I am realistic enough to understand that the job market (especially this year) is EXTREMELY bad, but it has been this way since the 70s (according to T and other trustworthy sources). In 90% of the cases, the ones who make it on the job market are the ones who are cut for the academic work. Period. Why would SC choose a poorly prepared candidate that will affect that institution's reputation over a top researcher and teacher? (I am not talking about elitist colleges which, we all know, have an inner circle and a tradition that they preserve, no matter what).

What I'm trying to say here is that I fully trust your academic capabilities and I KNOW you'll present yourself in the best light possible. I don't really think that the job market is THAT random. It becomes random and unfair for those who are unsuccessful, who prefer blaming the system instead of trying to genuinely improve their chances.

I rest my case :)

schnitzerPHOTO said...

Whichever doors open to you, each will do so with great potential. Savor the tummy-tickling sensation that accompanies this great plunge in to the new and unknown. Savor every damn second, both the ups and the downs. At the core of these manic-prone periods, we find out more about ourselves than is possible during comfy stases.

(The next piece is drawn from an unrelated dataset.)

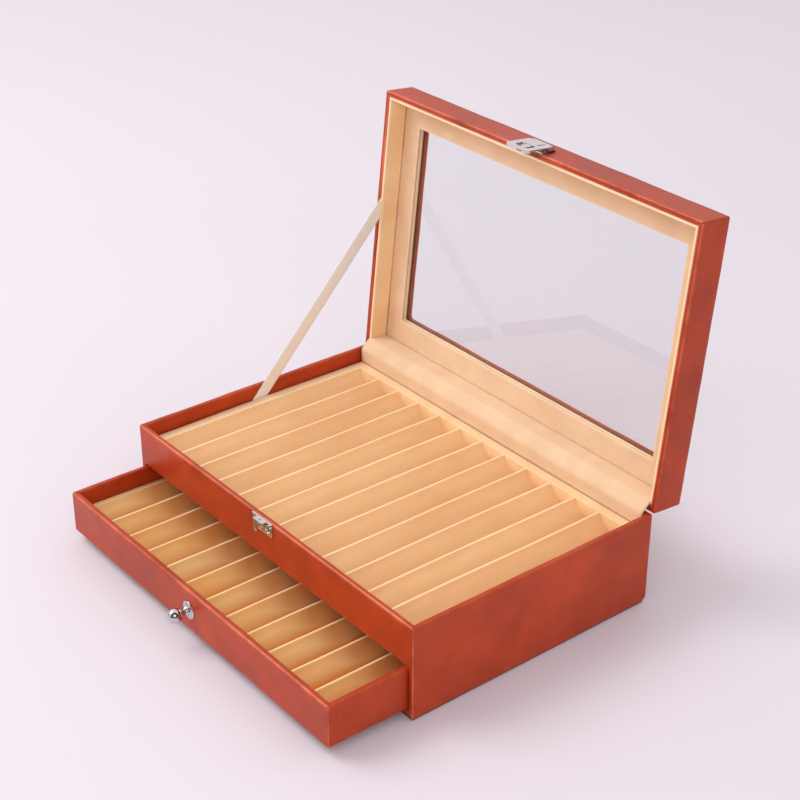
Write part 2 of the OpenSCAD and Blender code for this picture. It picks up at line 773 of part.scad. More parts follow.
// The flap: a plate with a rounded free end turned in, a window with a tongue, a slit and a knuckle
module latch_flap() {
    plate_y = front_y - flap_off - flap_t;
    free_z = latch_pin_up - flap_len;
    wing_z = latch_pin_up - flap_knuckle_r - 0.8;
    t = flap_t;
    h = flap_w / 2;
    k = cheek_x - cheek_gap;
    window_h = hook_w / 2 + flap_window_gap;
    r = flap_window_r;
    e = flap_corner_r;
    lip = flap_t + flap_lip;
    color("silver") on_lid() difference() {
        union() {
            translate([0, plate_y + t / 2, 0]) upright_xz(t) difference() {
                union() {
                    corner_rect(-h, free_z, h, wing_z, [e, e, 0.8, 0.8]);
                    translate([-k, wing_z - 1]) square([2 * k, latch_pin_up - wing_z + 1]);
                }
                difference() {
                    corner_rect(hook_off - window_h, flap_window_low, hook_off + window_h, flap_window_top, [r, r, r, r]);
                    corner_rect(tongue_x, flap_window_low - 1, tongue_x + tongue_w, flap_window_low + tongue_h,
                        [0.1, 0.1, 1, 1]);
                }
                translate([slit_x, flap_window_top + 0.9]) square([slit_w, wing_z - flap_window_top - 1.4]);
            }
            translate([0, plate_y + lip / 2, 0]) upright_xz(lip) difference() {
                corner_rect(-h, free_z, h, free_z + e + 0.5, [e, e, 0.1, 0.1]);
                corner_rect(-h + t, free_z + t, h - t, free_z + e + 1, [e - t, e - t, 0.1, 0.1]);
            }
            latch_axis(2 * k) cylinder(r = flap_knuckle_r, h = 2 * k);
        }
        latch_axis(2 * k + 2 * cut) cylinder(r = latch_pin_r + run_gap, h = 2 * k + 2 * cut);
        translate([lip_hole_x, plate_y + 0.8 * t, free_z - cut]) cube([lip_hole_w, flap_lip - 0.4, t + 2 * cut]);
    }
}

// The catch: a plate with a top flange, a hook bent down at its front, and a ring, all of one sheet
module catch_bracket() {
    low = catch_top - catch_h;
    color("silver") difference() {
        union() {
            translate([-catch_w / 2, front_y - sheet_t, low]) cube([catch_w, sheet_t, catch_h]);
            translate([-catch_w / 2, front_y - catch_d, catch_top - sheet_t])
                cube([catch_w, catch_d, sheet_t]);
            translate([hook_off - hook_w / 2, front_y - hook_reach, catch_top - sheet_t])
                cube([hook_w, hook_reach, sheet_t]);
            translate([hook_off - hook_w / 2, front_y - hook_reach, catch_top - hook_h])
                cube([hook_plate_w, sheet_t, hook_h]);
            translate([stud_x, front_y - catch_d, stud_z]) rotate([-90, 0, 0])
                cylinder(r = stud_ring_r, h = catch_d);
        }
        translate([stud_x, front_y - catch_d - cut, stud_z]) rotate([-90, 0, 0])
            cylinder(r = stud_ring_r - sheet_t, h = catch_d + cut - sheet_t);
        translate([stud_x, front_y - catch_d, stud_z]) rotate([-90, 0, 0])
            cylinder(r = rivet_r, h = catch_d + cut);
        catch_rivet_places() translate([0, 0, -2 * sheet_t]) cylinder(r = rivet_r, h = 3 * sheet_t);
        translate([hook_off, front_y - hook_reach / 2 - 0.4, catch_top - sheet_t - cut])
            cylinder(r = 0.7, h = sheet_t + 2 * cut);
    }
}

module catch_stud() {
    color("silver") translate([stud_x, front_y - sheet_t, stud_z]) rotate([90, 0, 0]) {
        difference() {
            translate([0, 0, stud_up]) sphere(stud_r);
            translate([-2 * stud_r, -2 * stud_r, -4 * stud_r]) cube(4 * stud_r);
        }
        translate([0, 0, -sheet_t]) cylinder(r = rivet_r, h = sheet_t + stud_up);
    }
}

module catch_rivets() {
    color("gray") catch_rivet_places() {
        cylinder(r = rivet_r, h = rivet_len);
        translate([0, 0, -sheet_t]) cylinder(r = rivet_r, h = sheet_t);
        translate([0, 0, -sheet_t - 0.6]) cylinder(r = rivet_head_r, h = 0.6);
    }
}

// ---- drawer ----

module drawer_board(side) {
    r = drawer_edge_r;
    color("#b4472c") intersection() {
        ring_board(side, drawer_w, 0, drawer_d, side_t, front_t, side_t, 0, drawer_h, [0, 0, r, r]);
        linear_extrude(drawer_h) corner_rect(-drawer_w / 2, 0, drawer_w / 2, drawer_d, [r, r, r, r]);
    }
}

module drawer_front() {
    on_drawer() difference() {
        drawer_board(0);
        translate([0, 0, knob_z]) rotate([-90, 0, 0]) {
            translate([0, 0, -cut]) cylinder(r = knob_screw_r, h = front_t + 2 * cut);
            translate([0, 0, front_t - knob_head_t]) cylinder(r = knob_head_r + touch, h = knob_head_t + cut);
        }
    }
}

module drawer_left_side() { on_drawer() drawer_board(3); }

module drawer_right_side() { on_drawer() drawer_board(1); }

module drawer_back() { on_drawer() drawer_board(2); }

module drawer_bottom() {
    color("#7d3324") on_drawer() translate([-drawer_w / 2 + side_t, front_t, 0])
        cube([drawer_w - 2 * side_t, drawer_d - front_t - side_t, bottom_t]);
}

module drawer_insert() {
    color("#eec08f") on_drawer() translate([0, front_t + insert_gap, bottom_t + touch])
        slot_insert(drawer_insert_w, drawer_insert_d);
}

module drawer_glides() {
    color("#4a4340") on_drawer()
        for (x = [-drawer_w / 2 + glide_inset, drawer_w / 2 - glide_inset - glide_w])
            translate([x, front_t, -glide_t]) cube([glide_w, drawer_d - 2 * front_t, glide_t]);
}

// The knob's axis points out of the drawer's front
module on_knob() {
    on_drawer() translate([0, 0, knob_z]) rotate([90, 0, 0]) children();
}

module knob() {
    color("silver") on_knob() difference() {
        union() {
            translate([0, 0, knob_reach]) sphere(knob_r);
            translate([0, 0, rose_t]) cylinder(r = neck_r, h = knob_reach - rose_t);
        }
        translate([0, 0, rose_t - cut]) cylinder(r = knob_screw_r, h = knob_reach - rose_t);
    }
}

// A round plate with a bevelled edge
module knob_rose() {
    color("silver") on_knob() difference() {
        union() {
            cylinder(r = rose_r, h = rose_t / 2);
            translate([0, 0, rose_t / 2]) cylinder(r1 = rose_r, r2 = rose_r - rose_t, h = rose_t / 2);
        }
        translate([0, 0, -cut]) cylinder(r = knob_screw_r, h = rose_t + 2 * cut);
    }
}

module knob_screw() {
    color("gray") on_knob() {
        translate([0, 0, -front_t]) cylinder(r = knob_head_r, h = knob_head_t);
        translate([0, 0, -front_t]) cylinder(r = knob_screw_r, h = front_t + knob_reach - cut);
    }
}

base_board();
case_floor();
case_left_wall();
case_right_wall();
case_back_wall();
case_front_rail();
drawer_shelf();
tray_insert();
back_lining();
hinge_strip();
stay_ribbon();
case_hinge_leaf_left();
case_hinge_leaf_right();
case_hinge_screws();
hinge_pin_left();
hinge_pin_right();
catch_bracket();
catch_stud();
catch_rivets();
lid_left_wall();
lid_right_wall();
lid_front_wall();
lid_back_wall();
lid_top_frame();
lid_liner_left();
lid_liner_right();
lid_liner_front();
lid_liner_back();
lid_inner_panel();
glazing_frame();
glass_pane();
lid_hinge_lining();
lid_hinge_leaf_left();
lid_hinge_leaf_right();
lid_hinge_screws();
latch_bracket();
latch_pin();
latch_rivets();
latch_flap();
drawer_front();
drawer_left_side();
drawer_right_side();
drawer_back();
drawer_bottom();
drawer_insert();
drawer_glides();
knob();
knob_rose();
knob_screw();
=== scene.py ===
"""Pen display chest: leather, suede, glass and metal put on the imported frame. Sizes in the
sections are in millimetres, and each mesh is written in metres. X runs to the right, Y to the
back and Z up, and the lid stands open."""
import bmesh
import bpy
import math
import numpy as np
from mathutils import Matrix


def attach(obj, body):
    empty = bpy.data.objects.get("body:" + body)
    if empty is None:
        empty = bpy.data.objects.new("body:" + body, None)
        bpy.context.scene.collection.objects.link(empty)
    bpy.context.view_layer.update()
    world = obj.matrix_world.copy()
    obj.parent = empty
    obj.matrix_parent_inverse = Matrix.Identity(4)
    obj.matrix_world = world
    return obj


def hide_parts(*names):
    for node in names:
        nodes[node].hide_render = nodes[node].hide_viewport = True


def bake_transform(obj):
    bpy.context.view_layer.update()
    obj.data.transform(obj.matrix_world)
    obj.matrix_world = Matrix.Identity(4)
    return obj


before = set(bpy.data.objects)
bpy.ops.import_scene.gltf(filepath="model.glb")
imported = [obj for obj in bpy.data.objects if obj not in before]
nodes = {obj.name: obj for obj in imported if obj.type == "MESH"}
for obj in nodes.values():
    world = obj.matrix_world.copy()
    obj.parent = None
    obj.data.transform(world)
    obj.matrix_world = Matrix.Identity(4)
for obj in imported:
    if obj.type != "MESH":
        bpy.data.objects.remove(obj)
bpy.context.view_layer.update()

# ---- Camera ----
# Stands in front and to the right of the chest, a little over a metre away, and looks down into
# the open tray. Its long lens keeps the upright edges nearly parallel.
eye = bpy.data.cameras.new("eye")
eye.lens = 77.44
eye.sensor_width = 36
camera = bpy.data.objects.new("camera", eye)
camera.location = (0.81558, -0.64260, 0.70234)
camera.rotation_euler = (1.064288, -0.004130, 0.895496)
bpy.context.scene.collection.objects.link(camera)
bpy.context.scene.camera = camera
bpy.context.scene.view_settings.view_transform = "Standard"


# ---- Table top and light ----
# A wide pale sheet of paper under the chest, lit by one big soft lamp from the left, a weaker
# one from the right and a pale room all round.
def feed(tree, node, inputs):
    """Sets a node's inputs, by name or number, to values or to the sockets that feed them."""
    for key, value in inputs.items():
        if isinstance(value, bpy.types.NodeSocket):
            tree.links.new(value, node.inputs[key])
        else:
            node.inputs[key].default_value = value


def put(tree, kind, inputs=None, **settings):
    """Adds a shader node of a kind, with its settings and its inputs."""
    node = tree.nodes.new("ShaderNode" + kind)
    for name, value in settings.items():
        setattr(node, name, value)
    feed(tree, node, inputs or {})
    return node


def noise(tree, place, scale, detail=2.0, **others):
    """Soft noise between 0 and 1 at a place."""
    inputs = {"Vector": place, "Scale": scale, "Detail": detail, **others}
    return put(tree, "TexNoise", inputs).outputs["Fac"]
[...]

I do hold some hope that one of our funky mountain towns calls to you both. My "New West" needs more residents like you and your man.

Keep smiling. -R

schnitzerPHOTO said...

Whichever doors open to you, each will do so with great potential. Savor the tummy-tickling sensation that accompanies this great plunge in to the new and unknown. Savor every damn second, both the ups and the downs. At the core of these manic-prone periods, we find out more about ourselves than is possible during comfy stases.

I do hold some hope that one of our funky mountain towns calls to you both. My "New West" needs more residents like you and your man.

Keep smiling. -R

Sadie said...

This may sound rather simplistic, but the best advice I can give you for the unforeseeable is this:

Don't be a self-fulfilling prophecy. If Bette runs the numbers for too long, she'll toss herself aside as an unremarkable statistic. And she deserves far better than that.